▶ **INFORMATION PROVIDED**
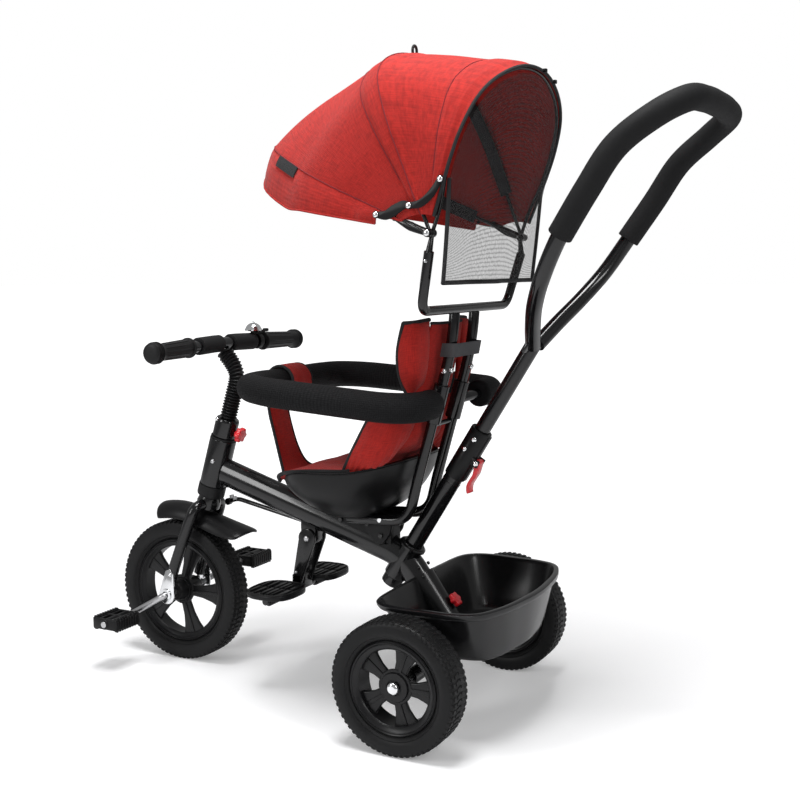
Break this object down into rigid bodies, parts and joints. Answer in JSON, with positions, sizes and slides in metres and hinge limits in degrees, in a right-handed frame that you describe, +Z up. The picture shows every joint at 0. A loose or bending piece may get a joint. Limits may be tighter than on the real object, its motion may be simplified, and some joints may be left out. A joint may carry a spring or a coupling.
{
  "type": "tricycle",
  "caption": "Child's push tricycle: pedalled front wheel, padded seat with guard ring, folding canopy, steerable push handle, footrest and rear basket.",
  "frame": {"origin": "on the ground, below the centre of the object's bounding box", "axes": "+Z up; -Y is the way the rider faces; +X is the rider's left"},
  "size_m": [0.4664, 1.0906, 1.0319],
  "materials": {
    "black_paint": "gloss",
    "black_plastic": "fine satin",
    "gloss_black_plastic": "gloss",
    "rubber": "matte",
    "tyre": "matte",
    "foam": "matte foam and knitted cover",
    "red_plastic": "satin",
    "red_cloth": "woven melange",
    "black_mesh": "open mesh",
    "grey_webbing": "woven elastic",
    "chrome": "polished",
    "steel": "satin"
  },
  "bodies": {
    "frame": {"main_frame": "black_paint", "upper_bushing": "black_plastic", "lower_bushing": "black_plastic", "rear_axle": "chrome", "seat_bracket": "black_plastic", "seat_shell": "black_plastic", "seat_liner": "red_cloth", "crotch_strap": "red_cloth", "backrest_frame": "black_paint", "elastic_strap": "grey_webbing", "canopy_bracket": "black_paint", "rear_basket": "gloss_black_plastic", "rear_hoop": "black_paint", "canopy_cover": "red_cloth", "mesh_window": "black_mesh"},
    "steering": {"fork": "black_paint", "bearing_plate_left": "chrome", "bearing_plate_right": "chrome", "front_fender": "black_plastic"},
    "handlebar": {"stem": "black_plastic", "stem_bellows": "rubber", "handlebar": "black_paint", "foam_sleeve_left": "foam", "foam_sleeve_right": "foam", "grip_left": "rubber", "grip_right": "rubber", "bell": "chrome"},
    "bell_lever": {"bell_lever": "black_plastic"},
    "stem_knob": {"stem_knob": "red_plastic"},
    "front_wheel": {"front_rim": "black_plastic", "front_tyre": "tyre", "crank_axle": "steel"},
    "pedal_left": {"pedal_left": "black_plastic"},
    "pedal_right": {"pedal_right": "black_plastic"},
    "rear_wheel_left": {"rear_rim_left": "black_plastic", "rear_tyre_left": "tyre"},
    "rear_wheel_right": {"rear_rim_right": "black_plastic", "rear_tyre_right": "tyre"},
    "handle": {"handle_tube": "black_paint", "handle_clamp": "black_plastic"},
    "push_handle": {"push_handle": "black_paint", "handle_foam": "foam"},
    "quick_release_lever": {"quick_release_lever": "red_plastic"},
    "steering_rod": {"steering_rod": "black_paint"},
    "footrest": {"footrest_arm": "black_paint", "foot_plate_left": "black_plastic", "foot_plate_right": "black_plastic"},
    "basket_knob": {"basket_knob": "red_plastic"},
    "guard_left": {"guard_arm_left": "black_paint", "guard_foam_left": "foam"},
    "guard_right": {"guard_arm_right": "black_paint", "guard_foam_right": "foam"},
    "snap_button_left": {"snap_button_left": "chrome"},
    "snap_button_right": {"snap_button_right": "chrome"},
    "mid_hoop": {"mid_hoop": "black_paint"},
    "front_hoop": {"front_hoop": "black_paint"},
    "stay_front_left": {"stay_front_left": "black_paint"},
    "stay_front_right": {"stay_front_right": "black_paint"},
    "stay_rear_left": {"stay_rear_left": "black_paint"},
    "stay_rear_right": {"stay_rear_right": "black_paint"}
  },
  "joints": [
    {"name": "steering", "type": "hinge", "parent": "frame", "child": "steering", "pos_m": [0, -0.3254, 0.401], "axis": [0, 0.2924, 0.9563], "range_deg": [-28, 28]},
    {"name": "handlebar_height", "type": "slide", "parent": "steering", "child": "handlebar", "axis": [0, 0.2924, 0.9563], "range_m": [0, 0.03]},
    {"name": "stem_knob_turn", "type": "hinge", "parent": "steering", "child": "stem_knob", "pos_m": [0, -0.29689, 0.42073], "axis": [0, 0.9563, -0.2924], "range_deg": [0, 360]},
    {"name": "bell_lever_push", "type": "hinge", "parent": "handlebar", "child": "bell_lever", "pos_m": [-0.0992, -0.30909, 0.59282], "axis": [0, 0, 1], "range_deg": [0, 22], "stiffness_Nm_per_rad": 0.05},
    {"name": "front_wheel_spin", "type": "hinge", "parent": "steering", "child": "front_wheel", "pos_m": [0, -0.4175, 0.1278], "axis": [1, 0, 0], "continuous": true},
    {"name": "pedal_left_spin", "type": "hinge", "parent": "front_wheel", "child": "pedal_left", "pos_m": [0.1115, -0.48851, 0.0868], "axis": [1, 0, 0], "continuous": true},
    {"name": "pedal_right_spin", "type": "hinge", "parent": "front_wheel", "child": "pedal_right", "pos_m": [-0.1115, -0.34649, 0.1688], "axis": [1, 0, 0], "continuous": true},
    {"name": "rear_wheel_left_spin", "type": "hinge", "parent": "frame", "child": "rear_wheel_left", "pos_m": [0.2072, 0.1336, 0.1016], "axis": [1, 0, 0], "continuous": true},
    {"name": "rear_wheel_right_spin", "type": "hinge", "parent": "frame", "child": "rear_wheel_right", "pos_m": [-0.2072, 0.1336, 0.1016], "axis": [1, 0, 0], "continuous": true},
    {"name": "handle_turn", "type": "hinge", "parent": "frame", "child": "handle", "pos_m": [0, 0.0502, 0.253], "axis": [0, 0.5307, 0.8476], "range_deg": [-28, 28]},
    {"name": "handle_height", "type": "slide", "parent": "handle", "child": "push_handle", "axis": [0, 0.5307, 0.8476], "range_m": [-0.04, 0.06]},
    {"name": "lever_release", "type": "hinge", "parent": "handle", "child": "quick_release_lever", "pos_m": [0, 0.16903, 0.40041], "axis": [1, 0, 0], "range_deg": [0, 105]},
    {"name": "rod_slide", "type": "slide", "parent": "frame", "child": "steering_rod", "axis": [0, -0.9717, 0.2361], "range_m": [-0.01295, 0.01295]},
    {"name": "footrest_fold", "type": "hinge", "parent": "frame", "child": "footrest", "pos_m": [0, -0.1414, 0.251], "axis": [1, 0, 0], "range_deg": [0, 80]},
    {"name": "basket_knob_turn", "type": "hinge", "parent": "frame", "child": "basket_knob", "pos_m": [0, 0.12295, 0.17068], "axis": [0, 0.7826, 0.6225], "range_deg": [0, 360]},
    {"name": "guard_left_swing", "type": "hinge", "parent": "frame", "child": "guard_left", "pos_m": [0.0365, 0.1156, 0.4955], "axis": [0, 0.2756, 0.9613], "range_deg": [0, 70]},
    {"name": "guard_right_swing", "type": "hinge", "parent": "frame", "child": "guard_right", "pos_m": [-0.0365, 0.1156, 0.4955], "axis": [0, -0.2756, -0.9613], "range_deg": [0, 70]},
    {"name": "snap_button_left_press", "type": "slide", "parent": "frame", "child": "snap_button_left", "axis": [-1, 0, 0], "range_m": [0, 0.0024], "stiffness_N_per_m": 400},
    {"name": "snap_button_right_press", "type": "slide", "parent": "frame", "child": "snap_button_right", "axis": [1, 0, 0], "range_m": [0, 0.0024], "stiffness_N_per_m": 400},
    {"name": "canopy_fold", "type": "hinge", "parent": "frame", "child": "mid_hoop", "pos_m": [0, 0.1716, 0.754], "axis": [-1, 0, 0], "range_deg": [0, 30], "deforming": ["canopy_cover"]},
    {"name": "front_hoop_fold", "type": "hinge", "parent": "mid_hoop", "child": "front_hoop", "pos_m": [0, 0.1716, 0.754], "axis": [-1, 0, 0], "range_deg": [0, 30]},
    {"name": "stay_front_left_turn", "type": "hinge", "parent": "front_hoop", "child": "stay_front_left", "pos_m": [0.184, 0.0918, 0.7816], "axis": [-1, 0, 0], "range_deg": [0, 42]},
    {"name": "stay_rear_left_turn", "type": "hinge", "parent": "frame", "child": "stay_rear_left", "pos_m": [0.186, 0.1951, 0.8271], "axis": [1, 0, 0], "range_deg": [0, 15]},
    {"name": "stay_front_right_turn", "type": "hinge", "parent": "front_hoop", "child": "stay_front_right", "pos_m": [-0.184, 0.0918, 0.7816], "axis": [-1, 0, 0], "range_deg": [0, 42]},
    {"name": "stay_rear_right_turn", "type": "hinge", "parent": "frame", "child": "stay_rear_right", "pos_m": [-0.186, 0.1951, 0.8271], "axis": [1, 0, 0], "range_deg": [0, 15]}
  ],
  "couplings": [
    {"joint": "handle_turn", "follows": "steering", "ratio": 1},
    {"joint": "rod_slide", "follows": "steering", "m_per_rad": 0.0265},
    {"joint": "front_hoop_fold", "follows": "canopy_fold", "ratio": 1},
    {"joint": "stay_front_left_turn", "follows": "canopy_fold", "ratio": 1.38},
    {"joint": "stay_rear_left_turn", "follows": "canopy_fold", "ratio": 0.49},
    {"joint": "stay_front_right_turn", "follows": "canopy_fold", "ratio": 1.38},
    {"joint": "stay_rear_right_turn", "follows": "canopy_fold", "ratio": 0.49}
  ]
}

▶ **INSTRUCTIONS TO FOLLOW**
Extract lines where the string "object" occurs.

▶ **SOLVED EXERCISE**
Break this object down into rigid bodies, parts and joints. Answer in JSON, with positions, sizes and slides in metres and hinge limits in degrees, in a right-handed frame that you describe, +Z up. The picture shows every joint at 0. A loose or bending piece may get a joint. Limits may be tighter than on the real object, its motion may be simplified, and some joints may be left out. A joint may carry a spring or a coupling.
  "frame": {"origin": "on the ground, below the centre of the object's bounding box", "axes": "+Z up; -Y is the way the rider faces; +X is the rider's left"},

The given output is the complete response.